Agora, que a discussão sobre os modelos de funcionamento de pré-escolar está na ordem do dia, no sentido de adequar o apoio prestado às necessidades dos pais com dificuldades crescentes em conciliar o tempo dedicado ao trabalho e à família, é expectável que iniciativas orientadas para o lazer e a promoção do bem-estar individual e conjugal não sejam entendidas, ainda, como uma prioridade, embora o sejam também.
No Cantinho das Alfazemas, em Lisboa, um estabelecimento privado com capacidade para 68 crianças até aos três anos, em cada primeira sexta-feira do mês prolonga-se a ideia de casa num ambiente familiar. “Os pais experimentaram, gostaram e repetem sem se sentirem culpados”, assegura a diretora, Ana Sá Oliveira. Geralmente usam esse tempo para fazerem o que não conseguem quando estão com a prole: ler um bom livro, ir aos saldos, jantar a dois ou ir a um bar com amigos. Noutros casos, o valor que pagam pelo serviço – 15 euros – pode ser apenas para pôr o sono em dia: “Já tive pais que pediram para o bebé ficar nessa noite, de modo a conseguirem ter umas horas bem dormidas.”
E como lidar com reações dos pequenos, ao darem conta de que os pais não vão estar com eles? “Há quem opte por ir a casa, dar banho e trazê-los para jantar aqui, outros não conseguem fazê-lo ou preferem não ter essa descontinuidade”, explica Ana Sá Oliveira, também ela com uma filha e mais um bebé “a caminho”. Para que tudo corra de feição na noite programada, o segredo consiste em preparar as crianças que passam o serão na creche: “A meio da tarde vamos falando do que vai ser o jantar, antes da hora de saírem os outros meninos.”

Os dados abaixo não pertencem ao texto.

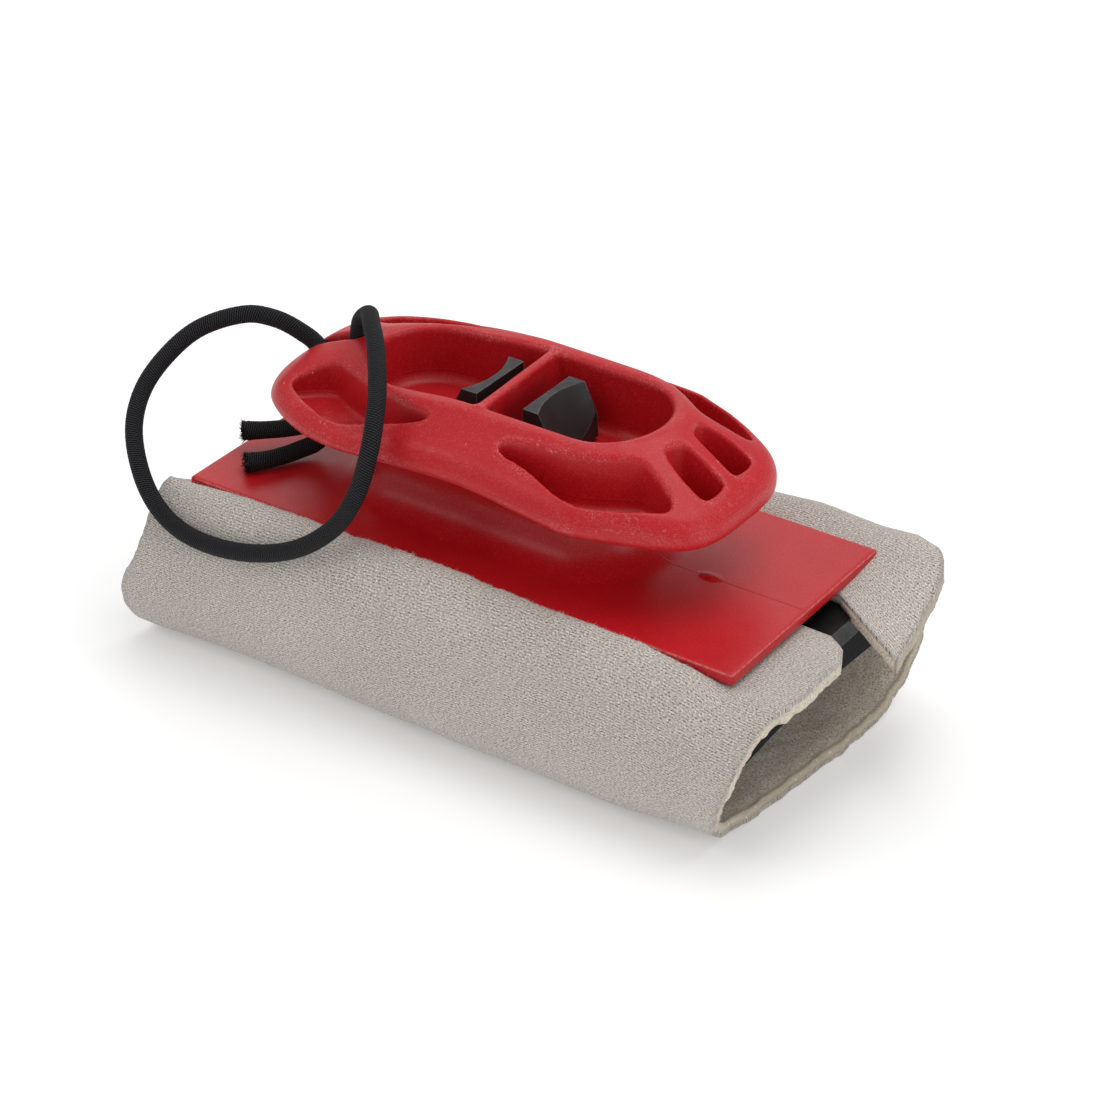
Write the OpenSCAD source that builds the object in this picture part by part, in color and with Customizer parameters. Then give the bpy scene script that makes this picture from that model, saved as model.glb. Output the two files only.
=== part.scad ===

Serviços de baby-sitting com pessoal da casa é outra solicitação comum, mesmo com familiares por perto, geralmente os avós. Há uma explicação: “Quem é reformado pode tomar conta de um neto mas achar demasiado cansativo quando são dois. E há quem não abdique do seu próprio tempo de lazer.” Os tempos mudaram e isso tem um lado bom. Constituir família, hoje, envolve estruturas sociais e ritmos de trabalho bem diferentes dos que vigoravam nas gerações anteriores.